Menurut Asep Atju Suratmat Mulyana, dari Climate Changes Adaptation Specialist IUWASH USAID, secara topografi sejumlah wilayah di Kabupaten Enrekang berstruktur geologi yang unik dengan kemiringan mencapai 70 persen.

“Artinya kemiringan bisa mencapai di atas 75 derajat. Konsekuensi dari kondisi ini adalah tanah pucuknya mudah terbawa air hujan, sehingga kebun-kebun di kawasan ini memiliki ketebalan tanah yang tipis.”

Akibat dari kondisi, menurutnya ini, tidak bisa menyimpan air hujan sebagai air tanah, sehingga ketika musim hujan, Enrekang, tidak memiliki cadangan air.

“Oleh karena itu masyarakat dengan kearifannya dalam rangka memenuhi kebutuhan air mencoba menerapkan pendekatan pembangunan embung untuk menahan laju air di hulu. Dari segi teknologi sudah tepat guna, dari segi pengalaman sudah sangat banyak,” tambahnya.

Namun pembangunan embung harus mempertimbangkan lokasi pembangunan serta jumlah yang ideal di sebuah lahan yang memiliki kemiringan besar.

“Masyarakat harus mendapatkan pengetahuan dasar terkait pembangunan embung ini karena pada kondisi lereng yang sangat miring, membuat embung secara sembarangan dikhawatirkan malah bisa menimbulkan tanah longsor.”

Menurutnya, pembuatan embung yang semakin massif dan banyak di lokasi yang tepat akan menjadi sebuah model adaptasi perubahan iklim.

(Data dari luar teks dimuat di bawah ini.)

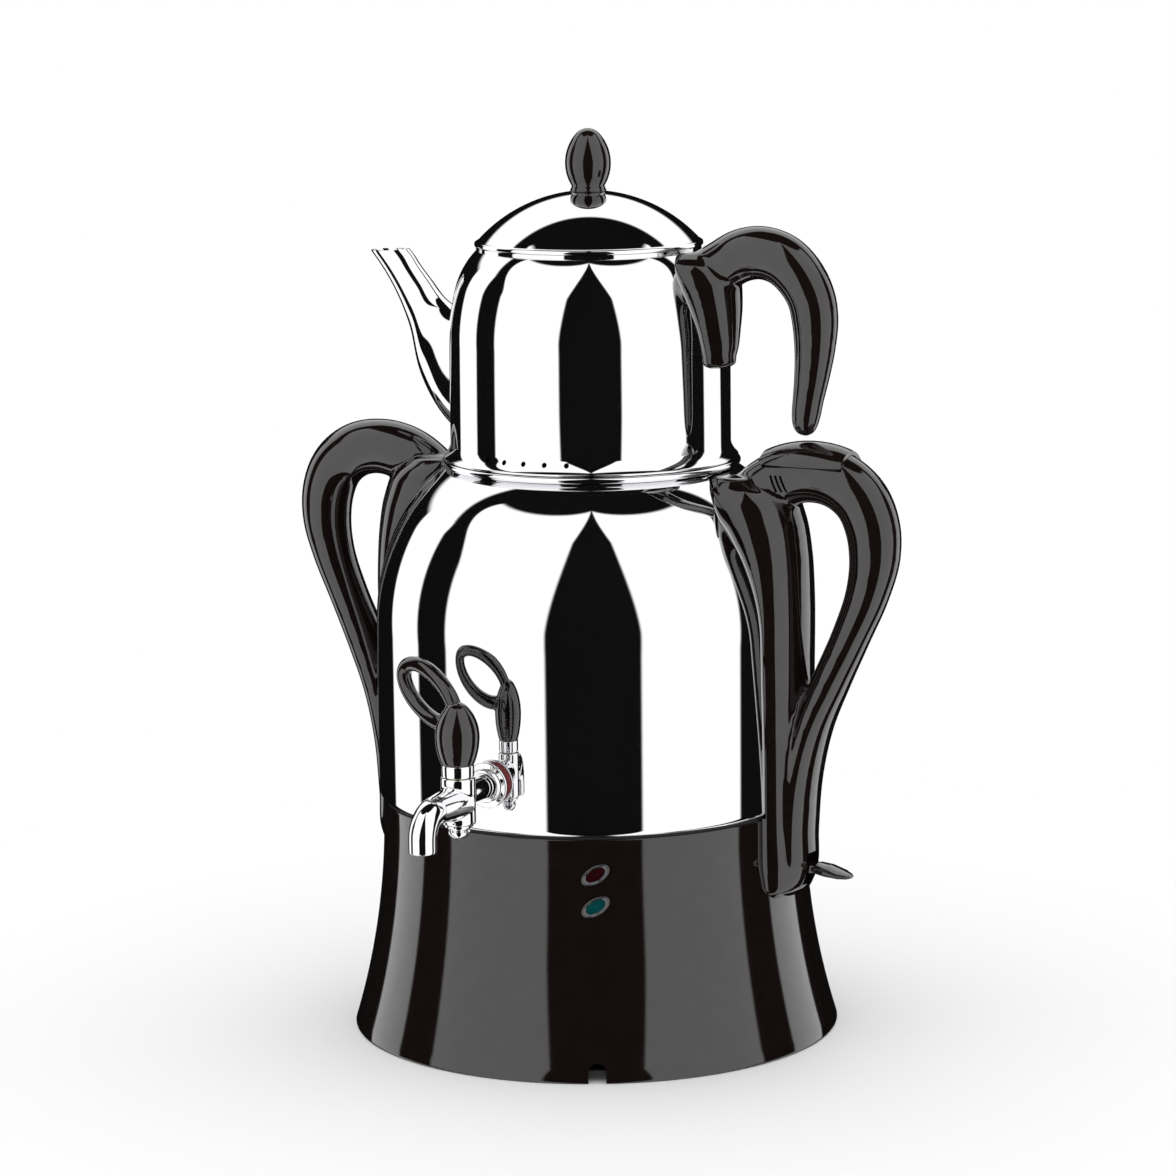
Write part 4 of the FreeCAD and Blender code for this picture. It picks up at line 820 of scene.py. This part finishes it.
def makeKey():
    axis = tap["axis"]
    at = Matrix.Translation((0, -axis, 0))
    foot, bottom = key["collar"], key["collarTop"] + key["gap"]
    lower = arcThrough(key["waist"] - bottom, key["radius"] - foot)
    rise, wide = key["top"] - key["waist"], key["radius"] - key["tip"]
    side = (key["radius"] ** 2 + (rise - key["tip"]) ** 2 - key["tip"] ** 2) / (2 * wide)
    reach = (side - key["radius"]) / (side - key["tip"]) * side - (side - key["radius"])
    lift = key["waist"] + (rise - key["tip"]) / (side - key["tip"]) * side
    body = lathe([(0, bottom), (foot, bottom), (key["radius"], key["waist"], lower),
                  (reach, lift, side), (0, key["top"], key["tip"])], sides=96, closed=False,
                 matrix=at)
    turn, tilt = radians(key["ringTurn"]), radians(key["ringTilt"])
    out = Vector((-cos(turn), sin(turn), 0))
    up = Vector((0, 0, 1))
    long = out * cos(tilt) + up * sin(tilt)
    short = up * cos(tilt) - out * sin(tilt)
    centre = Vector((0, -axis, key["ringHeight"])) + out * key["ringPlace"]
    frames = []
    for step in range(key["ringSteps"] + 1):
        angle = 2 * pi * step / key["ringSteps"]
        spot = centre + long * key["ringLong"] * cos(angle) + short * key["ringShort"] * sin(angle)
        along = (short * key["ringShort"] * cos(angle) - long * key["ringLong"] * sin(angle))
        along.normalize()
        level = long.cross(short)
        frames.append(stationOf(spot, along.cross(level) * key["ringTube"],
                                level * key["ringTube"], along))
    hoop = bmesh.new()
    loft(hoop, frames, sides=24, capped=False)
    bmesh.ops.remove_doubles(hoop, verts=hoop.verts, dist=0.001)
    bmesh.ops.recalc_face_normals(hoop, faces=hoop.faces)
    lever = objectOf("tapLever", together(body, hoop))
    fused(lever, key["voxel"], key["soften"])
    finishPiece(lever, looks["gloss_black"], "tap_key", ["tap_lever"], crease=60)
    bore, edge, top = key["bore"], key["edge"], key["collarTop"]
    low = tap["high"] + key["seat"]
    collar = lathe([(bore, low), (foot - edge, low), (foot, low + edge, edge), (foot, top - edge),
                    (foot - edge, top, edge), (bore, top)], sides=96, matrix=at, arcSteps=6)
    finishPiece(objectOf("tapCollar", collar), looks["tap_chrome"], "tap_key",
                ["tap_collar"])
    nut = lathe(key["nutRows"], sides=72, closed=False, matrix=at, arcSteps=8)
    finishPiece(objectOf("tapCapNut", nut), looks["tap_chrome"], "tap_key",
                ["tap_cap_nut"])


makeTap()
makeFlange()
makeKey()
print("tap is ready")


# ---- teapot
pot = {"radius": 64.5, "wall": 1, "flange": 68, "fillet": 5.5, "shoulder": 320,
       "shoulderArc": 95, "shoulderTurn": 15.26, "crownArc": 38, "neck": 51.5, "lip": 1.7,
       "bore": 60.3, "flangeIn": 0.3, "flangeArc": 0.55, "vent": 1.15, "ventLift": 3.6,
       "ventStep": 9, "vents": 5, "ventFrom": 58, "ventTo": 72, "under": 5}
strainer = {"hole": 2, "pitch": 7, "rows": 5, "columns": 3, "height": 303, "from": 58, "to": 70}
spout = {"root": 64.5, "reach": 114, "mouth": 18, "low": 268, "high": 330, "top": 358,
         "half": 15, "wall": 0.9,
         "rows": ((-0.12, 0.0, -0.25, 0.0, 1.25), (0.23, 0.167, 0.16, 0.04, 1.0),
                  (0.435, 0.345, 0.4, 0.19, 0.76), (0.565, 0.6, 0.64, 0.5, 0.54),
                  (0.737, 0.8, 0.825, 0.75, 0.43), (0.87, 0.91, 0.92, 0.9, 0.39),
                  (1.0, 1.0, 1.0, 1.0, 0.38))}
hook = {
    "wall": 64.5, "crest": 375, "reach": 124, "grip": 10.6, "tip": 281.3, "foot": 310,
    "proud": 11.5, "half": 17,
    "rows": ((-0.2, 0.84, 1.0), (0.08, 0.925, 1.1), (0.26, 0.98, 1.13), (0.45, 1.0, 1.13),
             (0.68, 0.965, 1.11), (0.86, 0.87, 1.07), (0.97, 0.75, 1.02), (1.0, 0.65, 0.99),
             (1.0, 0.5, 0.88), (0.97, 0.34, 0.76), (0.93, 0.2, 0.66), (0.905, 0.1, 0.6),
             (0.895, 0.055, 0.52), (0.885, 0.022, 0.36), (0.88, 0.006, 0.17)),
    "shieldRows": ((0.0, -3, 0.3, 0.3), (0.02, -3, 0.62, 0.42), (0.1, -3, 0.8, 0.52),
                   (0.35, -3, 0.97, 0.75), (0.6, -4, 1.0, 0.95), (0.8, -8, 0.85, 1.05),
                   (0.92, -12, 0.4, 0.95), (0.99, -14, -0.2, 0.6)),
    "voxel": 0.9, "soften": 12,
}


def makeTeapot():
    wall, bottom, fillet = pot["wall"], teapotBottom, pot["fillet"]
    flat = pot["flange"] - pot["flangeIn"]
    outer = crownOf(pot)
    inner = backwards(crownOf(pot, -wall))
    top = outer[-1][1] + pot["lip"]
    bm = lathe([
        (pot["bore"], bottom), (flat, bottom), (flat, bottom + wall, pot["flangeArc"]),
        (pot["radius"], bottom + wall + fillet, -2 * fillet)] + outer + [
        (pot["neck"], top), (pot["neck"] - wall, top)] + inner + [
        (pot["radius"] - wall, bottom + wall), (pot["bore"], bottom + wall)], sides=256,
        arcSteps=28)
    shell = objectOf("teapotShell", bm)
    holes = []
    for number in range(pot["vents"]):
        angle = radians((number - (pot["vents"] - 1) / 2) * pot["ventStep"])
        far = Vector((sin(angle), -cos(angle), 0))
        height = Vector((0, 0, bottom + wall + pot["ventLift"]))
        holes.append(pegOf(far * pot["ventFrom"] + height, far * pot["ventTo"] + height,
                           pot["vent"], 20))
    for line in range(strainer["rows"]):
        for spot in range(strainer["columns"]):
            across = (spot - (strainer["columns"] - 1) / 2) * strainer["pitch"]
            height = strainer["height"] + (line - (strainer["rows"] - 1) / 2) * strainer["pitch"]
            holes.append(pegOf((-strainer["from"], across, height),
                               (-strainer["to"], across, height), strainer["hole"], 20))
    carve(shell, together(*holes))
    finishPiece(shell, looks["mirror_steel"], "teapot", ["teapot_shell"])
    return top


def potTool(offset=0.2):
    crown = crownOf(pot, offset)
    low = teapotBottom - pot["under"]
    return lathe([(0, low), (pot["radius"] + offset, low)] + crown + [(0, crown[-1][1])],
                 sides=256, closed=False)


def makeSpout():
    reach, back = spout["reach"] - spout["root"], spout["reach"] - spout["mouth"] - spout["root"]
    frames = []
    pairs = []
    for lowOut, lowUp, highOut, highUp, wide in spout["rows"]:
        pairs.append((-(spout["root"] + lowOut * reach),
                      spout["low"] + lowUp * (spout["top"] - spout["low"]),
                      -(spout["root"] + highOut * back),
                      spout["high"] + highUp * (spout["top"] - spout["high"]),
                      wide * spout["half"]))
    for lowX, lowZ, highX, highZ, half in smoothRows([Vector(row) for row in pairs], 6):
        across = Vector((highX - lowX, 0, highZ - lowZ)) / 2
        along = Vector((-across.z, 0, across.x)).normalized()
        frames.append(stationOf(((lowX + highX) / 2, 0, (lowZ + highZ) / 2), across,
                                Vector((0, half, 0)), along))
    bm = bmesh.new()
    loft(bm, frames, sides=64, capped=False)
    skin = objectOf("teapotSpout", bm)
    wall = skin.modifiers.new("wall", "SOLIDIFY")
    wall.thickness = spout["wall"] * 0.001
    wall.offset = -1
    settle(skin)
    carve(skin, potTool())
    finishPiece(skin, looks["mirror_steel"], "teapot", ["teapot_spout"],
                crease=50)


def makeHook():
    reach = hook["reach"] - hook["wall"] - hook["grip"]
    top = hook["crest"] - hook["grip"] * 1.13
    rows = [(hook["wall"] + out * reach, hook["tip"] + up * (top - hook["tip"]),
             thick * hook["grip"], thick * hook["grip"]) for out, up, thick in hook["rows"]]
    bar = bmesh.new()
    loft(bar, barFrames(smoothRows(rows, 5)), sides=48)
    rows = [(hook["foot"] + up * (top - hook["foot"]), hook["wall"] + centre,
             hook["wall"] + face * hook["proud"], wide * hook["half"])
            for up, centre, face, wide in hook["shieldRows"]]
    shield = bmesh.new()
    loft(shield, columnFrames(smoothRows(rows, 4)), sides=64)
    handle = objectOf("teapotHandle", together(bar, shield))
    fused(handle, hook["voxel"], hook["soften"])
    carve(handle, potTool())
    finishPiece(handle, seamBlack, "teapot", ["teapot_handle"])


mouthTop = makeTeapot()
makeSpout()
makeHook()
print("teapot is ready, mouth", round(mouthTop, 3))


# ---- lid
lid = {"radius": 52.3, "rim": 1.5, "edge": 50.9, "rise": 22.5, "wall": 0.8, "spigot": 49.7,
       "deep": 5.7, "hole": 2.2, "gap": 0.3, "round": 0.5, "bevel": 0.8, "bevelArc": 1.8}
knob = {"radius": 10.45, "top": 416.7, "waist": 401, "tip": 7.2, "neck": 7.5,
        "neckHeight": 390.6, "foot": 8.3, "sink": 0.4, "footIn": 0.5, "footUp": 0.2,
        "footArc": 0.6}


def makeLid():
    seat = mouthTop + lid["gap"]
    edge = seat + lid["rim"] + lid["bevel"]
    arc = (lid["edge"] ** 2 + lid["rise"] ** 2) / (2 * lid["rise"])
    centre = edge + lid["rise"] - arc
    inner = arc - lid["wall"]
    spigot = lid["spigot"] - lid["wall"]

    def domeAt(radius, ball):
        return centre + sqrt(ball ** 2 - radius ** 2)

    dome = lathe([
        (spigot, seat - lid["deep"]), (lid["spigot"], seat - lid["deep"]), (lid["spigot"], seat),
        (lid["radius"] - lid["round"], seat), (lid["radius"], seat + lid["round"], lid["round"]),
        (lid["radius"], seat + lid["rim"]), (lid["edge"], edge, lid["bevelArc"]),
        (lid["hole"], domeAt(lid["hole"], arc), arc),
        (lid["hole"], domeAt(lid["hole"], inner)), (spigot, domeAt(spigot, inner), -inner)],
        sides=256, arcSteps=40)
    finishPiece(objectOf("lidDome", dome), looks["mirror_steel"], "lid",
                ["lid_dome"])
    top = centre + arc
    rise, wide = knob["top"] - knob["waist"], knob["radius"] - knob["tip"]
    side = (knob["radius"] ** 2 + (rise - knob["tip"]) ** 2 - knob["tip"] ** 2) / (2 * wide)
    reach = (side - knob["radius"]) / (side - knob["tip"]) * side - (side - knob["radius"])
    lift = knob["waist"] + (rise - knob["tip"]) / (side - knob["tip"]) * side
    drop = knob["neckHeight"] - top
    footArc = arcThrough(drop, knob["foot"] - knob["neck"])
    lower = arcThrough(knob["waist"] - knob["neckHeight"], knob["radius"] - knob["neck"])
    low = top - knob["sink"]
    ball = lathe([(0, low), (knob["foot"] - knob["footIn"], low),
                  (knob["foot"], top + knob["footUp"], knob["footArc"]),
                  (knob["neck"], knob["neckHeight"], -footArc * 2),
                  (knob["radius"], knob["waist"], lower), (reach, lift, side),
                  (0, knob["top"], knob["tip"])], sides=128, closed=False)
    finishPiece(objectOf("lidKnob", ball), looks["gloss_black"], "lid",
                ["lid_knob"])


makeLid()
print("lid is ready")

# ---- the frame's own nodes that stay
for row in frame["record"]["subparts"]:
    node = frame["nodes"].get(row["node"])
    if node:
        node.data.materials.clear()
        node.data.materials.append(looks[row["material_slot"]])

“Kalau Enrekang dapat mempertahankan cadangan air hujan melalui embung ini maka akan memiliki cadangan air di musim kering, dampaknya tidak hanya dirasakan oleh masyarakat Enrekan sendiri tetapi juga bagi daerah yang ada di hilir seperti Pinrang dan Sidrap dan Parepare.”

IUWAS sendiri, menurut Ridwan, berupaya memperkuat pemerintah dan masyarakat dalam menghadapi perubahan iklim ini, yang mulai sangat terasa dengan curah hujan yang berubah, dan musim kemarau yang semakin panjang.

“Kita mencoba memperkuat kelompok tani dan memberikan bantuan teknis terkait pembuatan embung, termasuk lokasi yang tepat untuk dibangun agar nantinya tidak malah menimbulkan masalah baru.”